/---

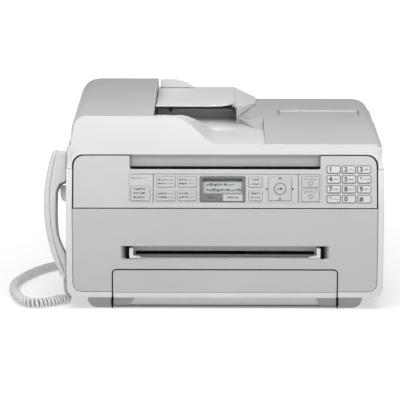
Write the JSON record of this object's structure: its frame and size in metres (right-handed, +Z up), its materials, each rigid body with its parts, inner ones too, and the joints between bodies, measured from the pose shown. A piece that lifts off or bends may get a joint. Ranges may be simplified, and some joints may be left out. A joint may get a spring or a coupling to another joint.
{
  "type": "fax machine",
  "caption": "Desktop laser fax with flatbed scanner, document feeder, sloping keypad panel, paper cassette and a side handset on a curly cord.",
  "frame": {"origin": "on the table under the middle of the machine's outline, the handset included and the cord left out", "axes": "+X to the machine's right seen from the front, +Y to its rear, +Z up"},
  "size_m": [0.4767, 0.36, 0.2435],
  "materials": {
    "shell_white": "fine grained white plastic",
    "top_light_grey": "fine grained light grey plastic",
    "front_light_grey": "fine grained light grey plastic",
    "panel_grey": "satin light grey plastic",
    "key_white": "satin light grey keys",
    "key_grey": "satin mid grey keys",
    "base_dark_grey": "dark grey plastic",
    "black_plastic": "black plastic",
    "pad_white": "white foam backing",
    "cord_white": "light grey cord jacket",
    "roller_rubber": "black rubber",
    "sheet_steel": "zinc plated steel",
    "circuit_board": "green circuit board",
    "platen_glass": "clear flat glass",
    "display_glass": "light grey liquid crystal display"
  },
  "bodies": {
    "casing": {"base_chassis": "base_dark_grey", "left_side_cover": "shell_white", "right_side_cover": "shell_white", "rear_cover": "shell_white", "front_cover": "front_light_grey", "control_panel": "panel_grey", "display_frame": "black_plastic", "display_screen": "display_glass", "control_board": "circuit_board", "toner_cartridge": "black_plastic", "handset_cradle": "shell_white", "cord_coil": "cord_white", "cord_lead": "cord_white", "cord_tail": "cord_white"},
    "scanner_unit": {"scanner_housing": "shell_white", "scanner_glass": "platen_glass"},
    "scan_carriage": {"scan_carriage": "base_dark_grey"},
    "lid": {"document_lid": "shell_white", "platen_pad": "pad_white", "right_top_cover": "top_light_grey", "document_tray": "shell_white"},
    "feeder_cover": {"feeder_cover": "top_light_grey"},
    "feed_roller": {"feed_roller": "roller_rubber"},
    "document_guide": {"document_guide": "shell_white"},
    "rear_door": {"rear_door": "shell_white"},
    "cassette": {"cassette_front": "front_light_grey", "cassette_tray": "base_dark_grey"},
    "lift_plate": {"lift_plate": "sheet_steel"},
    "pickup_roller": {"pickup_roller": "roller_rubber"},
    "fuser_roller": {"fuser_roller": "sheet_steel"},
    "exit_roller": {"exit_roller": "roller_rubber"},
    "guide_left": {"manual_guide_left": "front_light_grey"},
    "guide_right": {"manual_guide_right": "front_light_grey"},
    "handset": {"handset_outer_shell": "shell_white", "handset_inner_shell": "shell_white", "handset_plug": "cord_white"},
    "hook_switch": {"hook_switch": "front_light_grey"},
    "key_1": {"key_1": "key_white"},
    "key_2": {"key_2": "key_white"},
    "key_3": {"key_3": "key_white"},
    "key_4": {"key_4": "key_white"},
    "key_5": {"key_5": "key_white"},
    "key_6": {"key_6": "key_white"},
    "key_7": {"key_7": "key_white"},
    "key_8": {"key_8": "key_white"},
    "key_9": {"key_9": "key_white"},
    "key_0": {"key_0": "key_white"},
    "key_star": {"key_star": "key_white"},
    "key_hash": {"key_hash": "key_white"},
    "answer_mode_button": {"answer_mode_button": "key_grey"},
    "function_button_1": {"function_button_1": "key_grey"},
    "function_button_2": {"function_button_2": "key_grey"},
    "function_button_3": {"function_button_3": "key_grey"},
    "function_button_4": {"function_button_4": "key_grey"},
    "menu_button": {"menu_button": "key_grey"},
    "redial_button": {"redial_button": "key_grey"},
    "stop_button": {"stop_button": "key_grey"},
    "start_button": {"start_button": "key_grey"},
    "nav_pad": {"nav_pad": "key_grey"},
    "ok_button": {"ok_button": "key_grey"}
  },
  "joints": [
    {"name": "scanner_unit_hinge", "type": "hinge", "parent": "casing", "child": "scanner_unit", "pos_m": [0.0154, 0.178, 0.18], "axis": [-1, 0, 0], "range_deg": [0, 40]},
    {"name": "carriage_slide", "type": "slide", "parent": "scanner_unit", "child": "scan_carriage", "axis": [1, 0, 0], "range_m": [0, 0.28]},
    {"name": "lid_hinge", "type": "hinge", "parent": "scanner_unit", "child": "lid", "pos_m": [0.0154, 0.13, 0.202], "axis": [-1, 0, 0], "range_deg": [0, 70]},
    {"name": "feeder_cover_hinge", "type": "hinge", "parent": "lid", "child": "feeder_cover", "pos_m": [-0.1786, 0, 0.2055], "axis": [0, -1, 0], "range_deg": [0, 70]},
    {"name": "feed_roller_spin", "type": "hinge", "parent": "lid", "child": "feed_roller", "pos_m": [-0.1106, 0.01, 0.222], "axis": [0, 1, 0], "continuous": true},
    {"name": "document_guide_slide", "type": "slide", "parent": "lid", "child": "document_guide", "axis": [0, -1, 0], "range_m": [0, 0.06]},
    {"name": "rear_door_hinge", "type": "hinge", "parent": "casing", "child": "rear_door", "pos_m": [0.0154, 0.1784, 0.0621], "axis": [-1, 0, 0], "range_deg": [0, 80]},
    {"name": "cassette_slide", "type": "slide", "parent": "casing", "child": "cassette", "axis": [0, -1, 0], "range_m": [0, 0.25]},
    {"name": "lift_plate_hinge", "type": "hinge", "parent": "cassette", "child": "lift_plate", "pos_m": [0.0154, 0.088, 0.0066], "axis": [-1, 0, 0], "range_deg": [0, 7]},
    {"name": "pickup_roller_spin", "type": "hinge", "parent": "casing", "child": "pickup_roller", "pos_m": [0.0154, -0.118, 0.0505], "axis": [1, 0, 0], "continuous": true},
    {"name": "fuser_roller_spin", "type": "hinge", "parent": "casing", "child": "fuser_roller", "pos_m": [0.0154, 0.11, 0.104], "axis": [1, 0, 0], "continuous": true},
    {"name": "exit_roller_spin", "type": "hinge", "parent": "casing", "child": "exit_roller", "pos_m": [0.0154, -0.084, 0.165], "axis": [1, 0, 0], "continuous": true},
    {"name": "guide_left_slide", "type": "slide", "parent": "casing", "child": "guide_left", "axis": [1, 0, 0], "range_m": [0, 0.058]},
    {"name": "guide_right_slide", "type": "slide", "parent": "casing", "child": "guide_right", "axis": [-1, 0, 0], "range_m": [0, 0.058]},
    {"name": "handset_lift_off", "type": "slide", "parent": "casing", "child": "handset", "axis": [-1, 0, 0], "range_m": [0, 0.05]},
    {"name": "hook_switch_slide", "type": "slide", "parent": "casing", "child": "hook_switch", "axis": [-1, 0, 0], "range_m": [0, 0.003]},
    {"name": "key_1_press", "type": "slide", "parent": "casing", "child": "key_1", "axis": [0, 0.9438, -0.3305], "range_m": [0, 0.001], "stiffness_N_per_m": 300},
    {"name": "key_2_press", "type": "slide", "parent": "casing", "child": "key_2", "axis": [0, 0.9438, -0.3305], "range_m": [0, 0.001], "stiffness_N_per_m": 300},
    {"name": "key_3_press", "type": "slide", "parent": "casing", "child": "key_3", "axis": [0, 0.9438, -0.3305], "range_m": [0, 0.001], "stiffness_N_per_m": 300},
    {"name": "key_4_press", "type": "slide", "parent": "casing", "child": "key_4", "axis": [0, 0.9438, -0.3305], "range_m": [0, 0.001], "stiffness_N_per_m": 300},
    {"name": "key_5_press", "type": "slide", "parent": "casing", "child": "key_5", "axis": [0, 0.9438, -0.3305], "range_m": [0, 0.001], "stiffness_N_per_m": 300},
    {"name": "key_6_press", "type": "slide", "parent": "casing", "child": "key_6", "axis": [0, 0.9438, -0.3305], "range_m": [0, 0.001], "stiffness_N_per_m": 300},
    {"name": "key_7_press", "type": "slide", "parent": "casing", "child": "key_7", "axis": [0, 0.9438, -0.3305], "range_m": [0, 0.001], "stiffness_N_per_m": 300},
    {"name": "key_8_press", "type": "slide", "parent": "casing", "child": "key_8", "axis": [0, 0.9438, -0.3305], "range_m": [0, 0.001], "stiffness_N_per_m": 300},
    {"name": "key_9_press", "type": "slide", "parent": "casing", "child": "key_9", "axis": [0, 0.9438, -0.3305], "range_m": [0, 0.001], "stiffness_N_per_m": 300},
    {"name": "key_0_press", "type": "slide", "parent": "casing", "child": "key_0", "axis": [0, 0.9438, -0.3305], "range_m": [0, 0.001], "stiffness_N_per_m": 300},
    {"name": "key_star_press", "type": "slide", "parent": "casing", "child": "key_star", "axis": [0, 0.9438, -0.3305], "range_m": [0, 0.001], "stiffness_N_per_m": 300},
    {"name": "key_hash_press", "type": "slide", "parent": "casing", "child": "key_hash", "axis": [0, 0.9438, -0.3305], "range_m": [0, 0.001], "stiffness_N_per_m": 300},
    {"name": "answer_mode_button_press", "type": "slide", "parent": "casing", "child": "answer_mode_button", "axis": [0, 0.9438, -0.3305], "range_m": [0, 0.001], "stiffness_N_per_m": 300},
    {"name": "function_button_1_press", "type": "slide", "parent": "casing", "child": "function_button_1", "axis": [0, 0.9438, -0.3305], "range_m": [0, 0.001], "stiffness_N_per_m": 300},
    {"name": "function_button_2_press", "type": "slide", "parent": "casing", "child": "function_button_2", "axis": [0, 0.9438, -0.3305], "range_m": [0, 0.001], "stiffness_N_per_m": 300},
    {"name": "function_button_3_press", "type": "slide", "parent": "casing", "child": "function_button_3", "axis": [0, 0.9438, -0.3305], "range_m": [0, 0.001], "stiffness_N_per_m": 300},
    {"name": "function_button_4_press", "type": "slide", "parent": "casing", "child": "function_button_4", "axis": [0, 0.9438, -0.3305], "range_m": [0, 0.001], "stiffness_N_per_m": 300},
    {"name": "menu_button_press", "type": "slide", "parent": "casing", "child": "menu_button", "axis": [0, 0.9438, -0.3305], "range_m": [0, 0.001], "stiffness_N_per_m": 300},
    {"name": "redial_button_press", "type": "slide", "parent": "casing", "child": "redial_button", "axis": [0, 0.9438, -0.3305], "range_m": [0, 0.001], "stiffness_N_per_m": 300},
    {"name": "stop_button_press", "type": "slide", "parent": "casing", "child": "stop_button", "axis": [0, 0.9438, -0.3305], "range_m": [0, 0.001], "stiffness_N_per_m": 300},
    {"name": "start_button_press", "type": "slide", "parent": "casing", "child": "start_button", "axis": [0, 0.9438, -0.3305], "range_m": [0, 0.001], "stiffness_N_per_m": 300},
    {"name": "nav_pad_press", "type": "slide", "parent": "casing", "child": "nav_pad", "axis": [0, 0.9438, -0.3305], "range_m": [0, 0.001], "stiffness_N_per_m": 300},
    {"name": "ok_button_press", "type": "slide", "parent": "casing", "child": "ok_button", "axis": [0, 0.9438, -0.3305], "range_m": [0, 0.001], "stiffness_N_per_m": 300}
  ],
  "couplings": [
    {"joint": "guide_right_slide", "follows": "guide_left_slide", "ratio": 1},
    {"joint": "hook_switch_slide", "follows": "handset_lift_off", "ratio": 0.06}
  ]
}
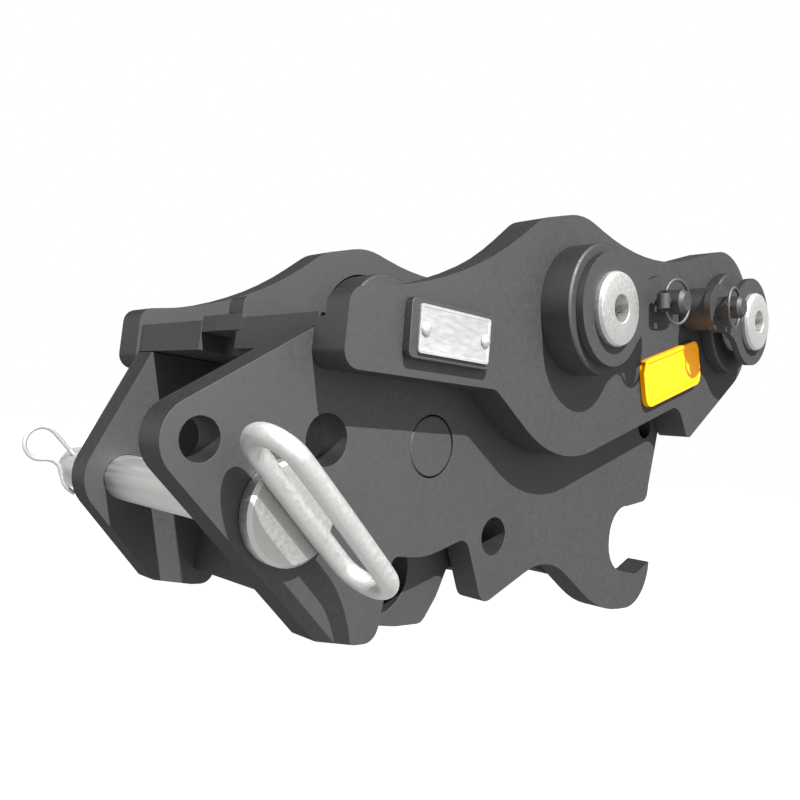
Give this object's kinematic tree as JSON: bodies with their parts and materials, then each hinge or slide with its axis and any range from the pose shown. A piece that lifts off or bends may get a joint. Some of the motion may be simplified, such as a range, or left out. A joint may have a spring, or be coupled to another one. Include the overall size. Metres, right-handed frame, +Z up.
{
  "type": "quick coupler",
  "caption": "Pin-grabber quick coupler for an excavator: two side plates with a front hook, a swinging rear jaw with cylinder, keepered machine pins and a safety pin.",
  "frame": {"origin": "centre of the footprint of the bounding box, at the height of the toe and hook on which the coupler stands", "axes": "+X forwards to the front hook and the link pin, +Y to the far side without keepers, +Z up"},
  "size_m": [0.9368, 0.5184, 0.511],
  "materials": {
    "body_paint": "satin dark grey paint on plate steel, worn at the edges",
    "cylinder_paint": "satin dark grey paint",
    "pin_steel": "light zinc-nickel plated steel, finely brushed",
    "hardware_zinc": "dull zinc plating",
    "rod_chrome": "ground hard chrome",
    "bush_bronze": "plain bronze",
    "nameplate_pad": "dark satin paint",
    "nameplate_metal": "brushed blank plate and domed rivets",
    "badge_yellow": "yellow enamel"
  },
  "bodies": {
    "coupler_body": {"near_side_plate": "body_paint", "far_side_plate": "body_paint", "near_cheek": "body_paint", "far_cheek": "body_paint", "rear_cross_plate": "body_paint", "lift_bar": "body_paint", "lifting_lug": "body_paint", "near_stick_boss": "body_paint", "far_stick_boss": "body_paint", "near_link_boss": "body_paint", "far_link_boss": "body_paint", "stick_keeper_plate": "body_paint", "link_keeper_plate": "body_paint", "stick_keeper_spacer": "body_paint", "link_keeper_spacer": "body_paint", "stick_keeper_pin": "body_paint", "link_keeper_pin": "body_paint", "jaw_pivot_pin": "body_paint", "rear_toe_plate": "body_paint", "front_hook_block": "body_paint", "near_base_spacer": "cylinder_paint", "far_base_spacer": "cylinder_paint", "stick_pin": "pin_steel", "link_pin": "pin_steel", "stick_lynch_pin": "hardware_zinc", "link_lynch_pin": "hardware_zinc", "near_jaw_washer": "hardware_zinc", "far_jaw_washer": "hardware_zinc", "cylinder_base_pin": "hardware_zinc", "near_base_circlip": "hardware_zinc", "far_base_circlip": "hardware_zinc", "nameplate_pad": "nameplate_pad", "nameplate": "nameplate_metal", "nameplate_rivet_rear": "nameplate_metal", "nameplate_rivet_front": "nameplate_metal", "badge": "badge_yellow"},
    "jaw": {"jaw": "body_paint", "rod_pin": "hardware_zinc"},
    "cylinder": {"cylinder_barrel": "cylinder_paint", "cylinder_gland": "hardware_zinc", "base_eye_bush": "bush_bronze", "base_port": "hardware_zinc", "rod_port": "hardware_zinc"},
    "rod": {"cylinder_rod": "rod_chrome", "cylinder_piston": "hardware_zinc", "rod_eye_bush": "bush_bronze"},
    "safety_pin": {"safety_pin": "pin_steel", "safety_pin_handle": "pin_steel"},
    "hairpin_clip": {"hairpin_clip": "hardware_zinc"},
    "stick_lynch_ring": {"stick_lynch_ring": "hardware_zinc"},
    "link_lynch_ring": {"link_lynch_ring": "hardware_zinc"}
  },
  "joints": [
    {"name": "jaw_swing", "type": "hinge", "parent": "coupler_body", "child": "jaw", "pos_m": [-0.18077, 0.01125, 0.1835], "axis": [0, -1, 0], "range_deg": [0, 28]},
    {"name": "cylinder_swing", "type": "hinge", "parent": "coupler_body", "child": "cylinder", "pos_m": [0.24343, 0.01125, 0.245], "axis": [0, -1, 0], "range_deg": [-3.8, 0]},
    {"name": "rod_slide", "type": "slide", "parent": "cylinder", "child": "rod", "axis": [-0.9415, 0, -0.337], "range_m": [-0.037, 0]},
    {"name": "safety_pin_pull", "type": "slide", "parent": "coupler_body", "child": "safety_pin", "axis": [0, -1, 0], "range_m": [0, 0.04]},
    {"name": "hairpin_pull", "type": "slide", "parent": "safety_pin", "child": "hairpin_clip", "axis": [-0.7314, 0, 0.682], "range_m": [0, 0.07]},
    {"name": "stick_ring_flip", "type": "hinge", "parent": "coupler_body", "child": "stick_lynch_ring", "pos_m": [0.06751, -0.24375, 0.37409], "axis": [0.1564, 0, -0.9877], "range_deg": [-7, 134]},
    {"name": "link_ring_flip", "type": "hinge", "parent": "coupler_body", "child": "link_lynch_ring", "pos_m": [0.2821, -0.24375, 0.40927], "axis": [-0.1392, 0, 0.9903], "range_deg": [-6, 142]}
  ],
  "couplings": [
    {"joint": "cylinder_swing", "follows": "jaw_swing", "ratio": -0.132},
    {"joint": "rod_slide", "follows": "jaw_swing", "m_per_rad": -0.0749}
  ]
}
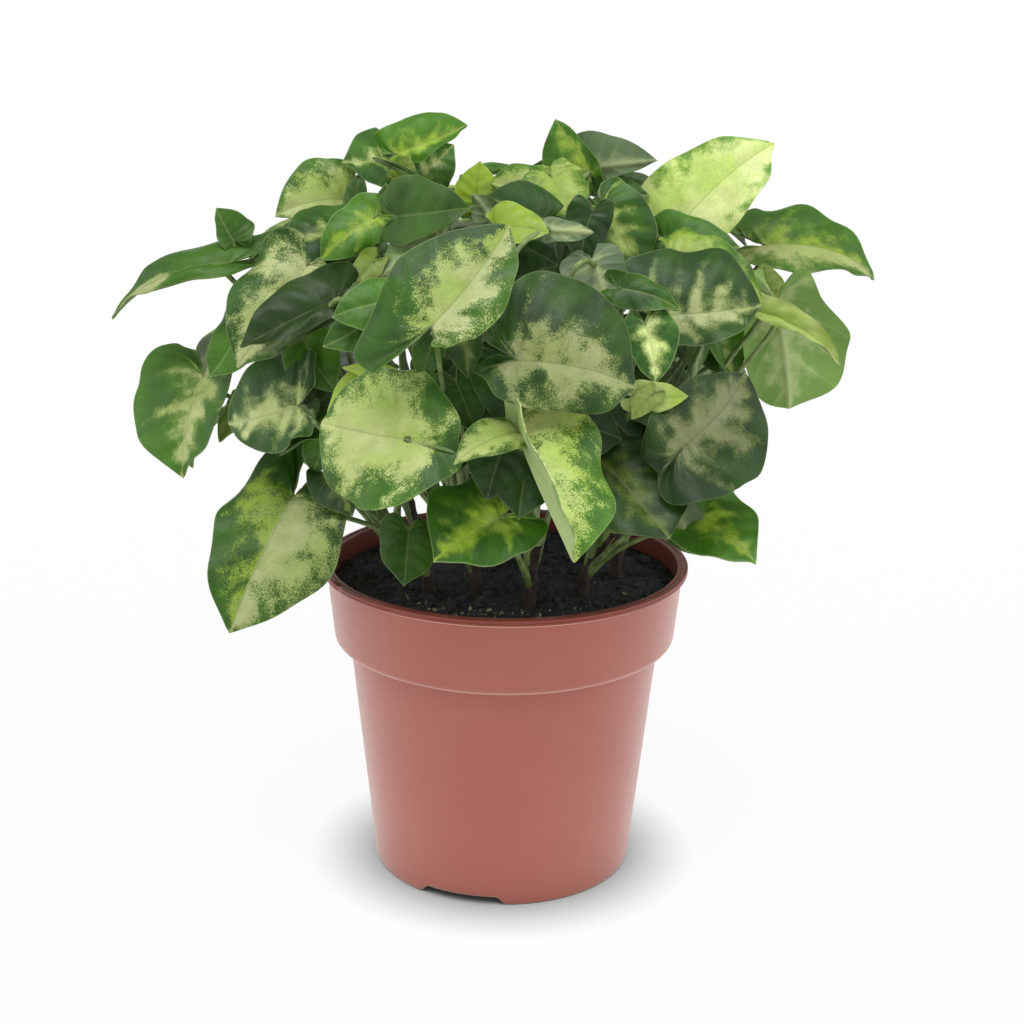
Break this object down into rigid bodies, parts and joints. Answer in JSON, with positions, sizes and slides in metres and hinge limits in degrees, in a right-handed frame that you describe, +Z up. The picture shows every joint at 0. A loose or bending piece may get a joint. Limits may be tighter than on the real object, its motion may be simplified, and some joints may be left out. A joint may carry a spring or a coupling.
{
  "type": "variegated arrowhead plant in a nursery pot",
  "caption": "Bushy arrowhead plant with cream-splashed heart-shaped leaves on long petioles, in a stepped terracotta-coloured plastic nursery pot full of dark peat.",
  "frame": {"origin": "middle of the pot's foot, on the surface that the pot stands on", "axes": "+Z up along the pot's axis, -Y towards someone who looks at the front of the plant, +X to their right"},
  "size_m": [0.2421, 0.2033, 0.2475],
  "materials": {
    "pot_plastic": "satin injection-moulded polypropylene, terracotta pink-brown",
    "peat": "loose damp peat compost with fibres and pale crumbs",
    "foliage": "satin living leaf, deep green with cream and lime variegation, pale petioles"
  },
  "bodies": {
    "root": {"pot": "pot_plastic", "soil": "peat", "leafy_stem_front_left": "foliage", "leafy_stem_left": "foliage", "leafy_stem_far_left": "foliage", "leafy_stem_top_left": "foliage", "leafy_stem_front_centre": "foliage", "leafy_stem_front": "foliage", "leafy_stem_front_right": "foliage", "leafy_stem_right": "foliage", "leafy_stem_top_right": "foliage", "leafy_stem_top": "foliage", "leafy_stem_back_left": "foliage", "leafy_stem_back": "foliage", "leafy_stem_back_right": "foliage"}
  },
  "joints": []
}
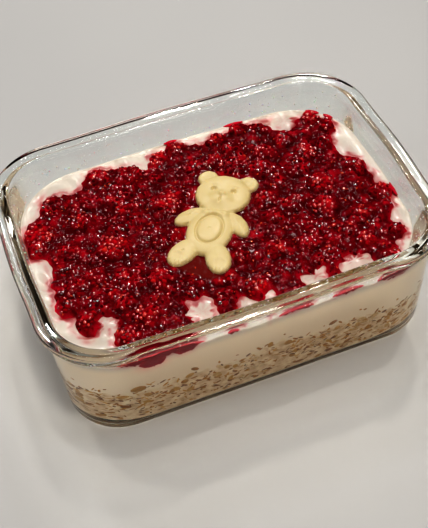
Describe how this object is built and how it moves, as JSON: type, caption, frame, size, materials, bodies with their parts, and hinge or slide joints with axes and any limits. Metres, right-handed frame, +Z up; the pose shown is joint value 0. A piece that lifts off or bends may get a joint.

\---

Exercise instructions
Pick out all the lines with the word "rigid" in them and copy them.

Solution to the problem
Write the JSON record of this object's structure: its frame and size in metres (right-handed, +Z up), its materials, each rigid body with its parts, inner ones too, and the joints between bodies, measured from the pose shown. A piece that lifts off or bends may get a joint. Ranges may be simplified, and some joints may be left out. A joint may get a spring or a coupling to another joint.
Break this object down into rigid bodies, parts and joints. Answer in JSON, with positions, sizes and slides in metres and hinge limits in degrees, in a right-handed frame that you describe, +Z up. The picture shows every joint at 0. A loose or bending piece may get a joint. Limits may be tighter than on the real object, its motion may be simplified, and some joints may be left out. A joint may carry a spring or a coupling.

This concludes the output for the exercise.